/---

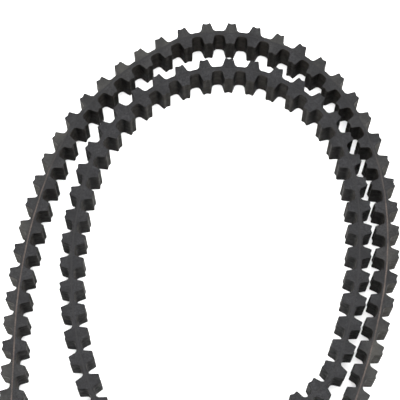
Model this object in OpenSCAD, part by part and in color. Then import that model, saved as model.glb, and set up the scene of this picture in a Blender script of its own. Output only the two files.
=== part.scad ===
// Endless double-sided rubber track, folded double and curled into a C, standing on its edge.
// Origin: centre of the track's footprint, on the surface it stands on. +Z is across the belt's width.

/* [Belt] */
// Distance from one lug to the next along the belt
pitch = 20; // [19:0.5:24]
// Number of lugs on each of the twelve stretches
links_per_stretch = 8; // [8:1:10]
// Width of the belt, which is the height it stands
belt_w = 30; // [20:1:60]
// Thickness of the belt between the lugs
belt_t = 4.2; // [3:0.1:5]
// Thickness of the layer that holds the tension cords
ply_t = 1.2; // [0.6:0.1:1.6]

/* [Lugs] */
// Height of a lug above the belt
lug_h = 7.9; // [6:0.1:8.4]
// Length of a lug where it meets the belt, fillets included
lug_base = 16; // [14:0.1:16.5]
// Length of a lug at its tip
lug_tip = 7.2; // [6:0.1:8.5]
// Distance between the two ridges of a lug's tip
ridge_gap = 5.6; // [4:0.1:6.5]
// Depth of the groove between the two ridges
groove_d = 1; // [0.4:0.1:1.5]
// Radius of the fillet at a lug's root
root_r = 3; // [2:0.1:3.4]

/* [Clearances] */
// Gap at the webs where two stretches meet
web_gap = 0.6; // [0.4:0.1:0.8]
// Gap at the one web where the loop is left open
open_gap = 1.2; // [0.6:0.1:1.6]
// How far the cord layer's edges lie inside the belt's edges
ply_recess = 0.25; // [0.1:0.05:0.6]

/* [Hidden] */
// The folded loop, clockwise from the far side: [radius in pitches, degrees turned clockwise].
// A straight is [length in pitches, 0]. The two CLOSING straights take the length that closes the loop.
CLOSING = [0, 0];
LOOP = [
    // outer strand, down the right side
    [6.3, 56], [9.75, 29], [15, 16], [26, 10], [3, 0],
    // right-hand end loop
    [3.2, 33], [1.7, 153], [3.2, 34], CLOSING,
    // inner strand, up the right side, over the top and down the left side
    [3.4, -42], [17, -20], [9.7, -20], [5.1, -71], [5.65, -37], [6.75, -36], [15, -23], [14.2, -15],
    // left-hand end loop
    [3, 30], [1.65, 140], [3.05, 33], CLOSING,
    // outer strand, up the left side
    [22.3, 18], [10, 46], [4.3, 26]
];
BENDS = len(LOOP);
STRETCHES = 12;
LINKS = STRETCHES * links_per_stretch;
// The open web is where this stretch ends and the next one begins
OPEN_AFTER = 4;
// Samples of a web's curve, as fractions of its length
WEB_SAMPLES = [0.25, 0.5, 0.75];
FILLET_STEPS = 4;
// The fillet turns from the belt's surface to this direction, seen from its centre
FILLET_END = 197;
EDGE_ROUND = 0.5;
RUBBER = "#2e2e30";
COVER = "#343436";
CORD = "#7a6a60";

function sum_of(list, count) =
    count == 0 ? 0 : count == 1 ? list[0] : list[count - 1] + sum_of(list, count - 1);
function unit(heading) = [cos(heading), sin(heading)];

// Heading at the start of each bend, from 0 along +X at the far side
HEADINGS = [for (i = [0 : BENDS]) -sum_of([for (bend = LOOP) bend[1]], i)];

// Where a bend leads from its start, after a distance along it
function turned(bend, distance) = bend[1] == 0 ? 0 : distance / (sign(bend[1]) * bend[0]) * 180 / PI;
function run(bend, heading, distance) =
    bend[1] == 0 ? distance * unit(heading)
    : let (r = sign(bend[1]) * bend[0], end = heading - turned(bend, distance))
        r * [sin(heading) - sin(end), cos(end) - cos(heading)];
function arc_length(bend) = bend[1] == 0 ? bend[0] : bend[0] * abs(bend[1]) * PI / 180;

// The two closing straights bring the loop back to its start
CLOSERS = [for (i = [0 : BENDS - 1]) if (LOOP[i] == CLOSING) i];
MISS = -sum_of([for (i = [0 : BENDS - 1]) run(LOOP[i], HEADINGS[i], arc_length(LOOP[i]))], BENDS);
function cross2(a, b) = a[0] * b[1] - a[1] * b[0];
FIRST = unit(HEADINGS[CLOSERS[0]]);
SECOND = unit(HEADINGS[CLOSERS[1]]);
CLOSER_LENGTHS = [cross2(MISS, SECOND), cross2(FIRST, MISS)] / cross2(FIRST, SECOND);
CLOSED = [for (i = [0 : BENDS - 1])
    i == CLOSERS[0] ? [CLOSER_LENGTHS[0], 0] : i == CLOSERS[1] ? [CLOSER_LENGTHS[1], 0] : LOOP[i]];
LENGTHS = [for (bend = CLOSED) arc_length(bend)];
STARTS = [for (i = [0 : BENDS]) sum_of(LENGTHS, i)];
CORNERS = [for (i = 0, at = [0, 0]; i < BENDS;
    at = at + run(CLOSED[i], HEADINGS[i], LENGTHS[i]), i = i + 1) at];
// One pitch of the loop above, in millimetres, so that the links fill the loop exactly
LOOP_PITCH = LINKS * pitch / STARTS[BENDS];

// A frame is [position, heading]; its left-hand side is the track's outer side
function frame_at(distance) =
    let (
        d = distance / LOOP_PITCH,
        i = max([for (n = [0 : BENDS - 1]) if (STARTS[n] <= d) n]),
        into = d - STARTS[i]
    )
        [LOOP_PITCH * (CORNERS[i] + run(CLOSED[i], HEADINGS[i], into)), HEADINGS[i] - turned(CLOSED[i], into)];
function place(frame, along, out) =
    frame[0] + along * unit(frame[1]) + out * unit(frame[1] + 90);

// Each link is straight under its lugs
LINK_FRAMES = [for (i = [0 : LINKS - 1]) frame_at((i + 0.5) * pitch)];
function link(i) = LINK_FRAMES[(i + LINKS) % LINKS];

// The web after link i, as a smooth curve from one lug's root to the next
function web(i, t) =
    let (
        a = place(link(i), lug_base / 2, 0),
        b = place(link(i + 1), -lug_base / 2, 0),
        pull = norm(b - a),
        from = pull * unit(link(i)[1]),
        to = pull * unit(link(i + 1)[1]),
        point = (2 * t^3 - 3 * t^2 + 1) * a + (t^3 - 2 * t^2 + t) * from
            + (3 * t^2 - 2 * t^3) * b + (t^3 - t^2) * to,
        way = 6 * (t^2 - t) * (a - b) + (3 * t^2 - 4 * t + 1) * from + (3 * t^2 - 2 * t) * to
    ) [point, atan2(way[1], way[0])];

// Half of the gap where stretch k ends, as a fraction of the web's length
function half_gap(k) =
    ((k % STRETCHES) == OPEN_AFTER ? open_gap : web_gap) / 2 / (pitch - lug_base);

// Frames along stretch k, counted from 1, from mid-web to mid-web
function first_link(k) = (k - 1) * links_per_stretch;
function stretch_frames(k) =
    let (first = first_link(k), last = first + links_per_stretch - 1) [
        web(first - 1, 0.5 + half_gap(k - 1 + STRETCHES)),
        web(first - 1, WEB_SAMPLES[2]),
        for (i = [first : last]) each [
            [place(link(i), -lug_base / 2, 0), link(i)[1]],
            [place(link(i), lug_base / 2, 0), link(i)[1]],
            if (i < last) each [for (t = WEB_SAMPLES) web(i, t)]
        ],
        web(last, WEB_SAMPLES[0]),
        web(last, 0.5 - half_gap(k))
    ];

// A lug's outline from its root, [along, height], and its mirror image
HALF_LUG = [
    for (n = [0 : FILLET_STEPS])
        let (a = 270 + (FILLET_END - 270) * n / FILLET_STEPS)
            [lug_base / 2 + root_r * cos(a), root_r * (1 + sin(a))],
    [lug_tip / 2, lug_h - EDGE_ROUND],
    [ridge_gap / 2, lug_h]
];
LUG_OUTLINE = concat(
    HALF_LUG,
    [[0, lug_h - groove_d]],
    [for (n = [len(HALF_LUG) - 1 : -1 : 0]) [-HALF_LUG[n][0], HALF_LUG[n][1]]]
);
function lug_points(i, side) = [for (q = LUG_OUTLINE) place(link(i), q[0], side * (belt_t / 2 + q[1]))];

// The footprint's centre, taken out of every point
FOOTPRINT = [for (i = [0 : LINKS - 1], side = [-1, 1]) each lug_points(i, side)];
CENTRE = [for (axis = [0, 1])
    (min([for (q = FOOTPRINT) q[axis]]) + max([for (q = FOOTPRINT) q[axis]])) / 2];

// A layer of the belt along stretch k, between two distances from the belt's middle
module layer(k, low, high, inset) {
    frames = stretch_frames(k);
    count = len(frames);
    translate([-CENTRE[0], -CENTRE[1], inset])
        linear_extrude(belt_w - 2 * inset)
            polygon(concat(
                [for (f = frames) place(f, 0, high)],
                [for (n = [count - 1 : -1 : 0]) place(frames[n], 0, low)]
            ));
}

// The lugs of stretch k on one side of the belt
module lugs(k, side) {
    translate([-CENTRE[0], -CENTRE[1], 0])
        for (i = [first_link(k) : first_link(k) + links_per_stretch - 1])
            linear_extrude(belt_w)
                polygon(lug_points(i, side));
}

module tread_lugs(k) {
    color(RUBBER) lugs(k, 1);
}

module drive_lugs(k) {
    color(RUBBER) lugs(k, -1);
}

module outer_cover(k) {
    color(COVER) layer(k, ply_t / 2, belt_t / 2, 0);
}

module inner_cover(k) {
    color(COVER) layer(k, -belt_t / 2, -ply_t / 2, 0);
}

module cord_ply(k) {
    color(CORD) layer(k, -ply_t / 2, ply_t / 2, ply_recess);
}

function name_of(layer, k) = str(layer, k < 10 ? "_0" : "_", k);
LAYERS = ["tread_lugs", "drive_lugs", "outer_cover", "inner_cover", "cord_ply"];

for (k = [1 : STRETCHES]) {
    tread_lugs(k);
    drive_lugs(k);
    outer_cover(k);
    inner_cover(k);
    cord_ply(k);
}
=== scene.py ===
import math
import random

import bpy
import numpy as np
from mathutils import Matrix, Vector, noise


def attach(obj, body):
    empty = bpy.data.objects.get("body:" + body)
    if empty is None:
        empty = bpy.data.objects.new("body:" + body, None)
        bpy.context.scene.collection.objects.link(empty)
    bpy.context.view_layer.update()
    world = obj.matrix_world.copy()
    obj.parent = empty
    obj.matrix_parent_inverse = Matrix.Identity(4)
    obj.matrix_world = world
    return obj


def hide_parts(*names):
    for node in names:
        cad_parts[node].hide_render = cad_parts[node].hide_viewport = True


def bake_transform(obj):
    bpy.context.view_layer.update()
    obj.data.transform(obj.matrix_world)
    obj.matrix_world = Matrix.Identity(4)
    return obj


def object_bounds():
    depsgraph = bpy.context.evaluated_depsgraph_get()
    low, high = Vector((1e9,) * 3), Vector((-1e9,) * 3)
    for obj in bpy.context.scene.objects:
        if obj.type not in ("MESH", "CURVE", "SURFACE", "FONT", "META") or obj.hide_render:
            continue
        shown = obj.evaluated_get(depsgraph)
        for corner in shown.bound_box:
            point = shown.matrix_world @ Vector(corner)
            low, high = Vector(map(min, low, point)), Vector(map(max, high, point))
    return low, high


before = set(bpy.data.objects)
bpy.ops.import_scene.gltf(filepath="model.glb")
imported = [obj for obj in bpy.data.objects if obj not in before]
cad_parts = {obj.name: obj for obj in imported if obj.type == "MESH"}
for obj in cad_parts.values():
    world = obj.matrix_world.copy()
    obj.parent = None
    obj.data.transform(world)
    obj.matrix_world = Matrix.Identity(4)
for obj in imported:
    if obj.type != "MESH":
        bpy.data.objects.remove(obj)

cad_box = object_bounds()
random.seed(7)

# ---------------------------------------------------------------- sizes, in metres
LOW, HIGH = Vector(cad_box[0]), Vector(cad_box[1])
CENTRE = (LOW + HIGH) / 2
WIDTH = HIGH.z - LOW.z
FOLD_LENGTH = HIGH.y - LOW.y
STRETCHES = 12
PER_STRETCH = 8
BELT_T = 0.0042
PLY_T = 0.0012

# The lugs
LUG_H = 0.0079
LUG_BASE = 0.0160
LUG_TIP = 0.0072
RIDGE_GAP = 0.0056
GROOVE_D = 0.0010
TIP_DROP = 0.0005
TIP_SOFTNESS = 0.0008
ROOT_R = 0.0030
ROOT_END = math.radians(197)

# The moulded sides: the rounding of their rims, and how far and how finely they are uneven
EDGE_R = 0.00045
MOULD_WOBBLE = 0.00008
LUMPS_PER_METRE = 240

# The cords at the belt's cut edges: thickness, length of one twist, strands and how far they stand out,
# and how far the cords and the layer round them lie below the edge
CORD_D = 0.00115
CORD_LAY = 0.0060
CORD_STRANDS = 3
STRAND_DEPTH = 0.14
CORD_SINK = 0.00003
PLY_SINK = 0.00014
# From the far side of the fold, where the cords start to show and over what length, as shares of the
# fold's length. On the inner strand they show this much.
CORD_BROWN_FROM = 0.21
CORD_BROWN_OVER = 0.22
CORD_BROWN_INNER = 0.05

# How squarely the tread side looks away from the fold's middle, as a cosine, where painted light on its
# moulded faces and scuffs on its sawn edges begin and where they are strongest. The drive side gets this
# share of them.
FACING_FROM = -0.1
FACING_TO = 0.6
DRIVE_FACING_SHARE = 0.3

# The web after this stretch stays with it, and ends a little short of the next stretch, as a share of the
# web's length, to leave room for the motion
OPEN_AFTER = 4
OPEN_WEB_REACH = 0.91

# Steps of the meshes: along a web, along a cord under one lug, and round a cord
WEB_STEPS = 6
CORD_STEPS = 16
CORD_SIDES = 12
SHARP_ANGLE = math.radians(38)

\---

- **PROBLEM STATEMENT**: Retype, exactly and in full, the lines above from the one containing "for (k = [1" through the one containing "Vector(map(max, high, point))".

- **SOLUTION TO THE PROBLEM**:
for (k = [1 : STRETCHES]) {
    tread_lugs(k);
    drive_lugs(k);
    outer_cover(k);
    inner_cover(k);
    cord_ply(k);
}
=== scene.py ===
import math
import random

import bpy
import numpy as np
from mathutils import Matrix, Vector, noise


def attach(obj, body):
    empty = bpy.data.objects.get("body:" + body)
    if empty is None:
        empty = bpy.data.objects.new("body:" + body, None)
        bpy.context.scene.collection.objects.link(empty)
    bpy.context.view_layer.update()
    world = obj.matrix_world.copy()
    obj.parent = empty
    obj.matrix_parent_inverse = Matrix.Identity(4)
    obj.matrix_world = world
    return obj


def hide_parts(*names):
    for node in names:
        cad_parts[node].hide_render = cad_parts[node].hide_viewport = True


def bake_transform(obj):
    bpy.context.view_layer.update()
    obj.data.transform(obj.matrix_world)
    obj.matrix_world = Matrix.Identity(4)
    return obj


def object_bounds():
    depsgraph = bpy.context.evaluated_depsgraph_get()
    low, high = Vector((1e9,) * 3), Vector((-1e9,) * 3)
    for obj in bpy.context.scene.objects:
        if obj.type not in ("MESH", "CURVE", "SURFACE", "FONT", "META") or obj.hide_render:
            continue
        shown = obj.evaluated_get(depsgraph)
        for corner in shown.bound_box:
            point = shown.matrix_world @ Vector(corner)
            low, high = Vector(map(min, low, point)), Vector(map(max, high, point))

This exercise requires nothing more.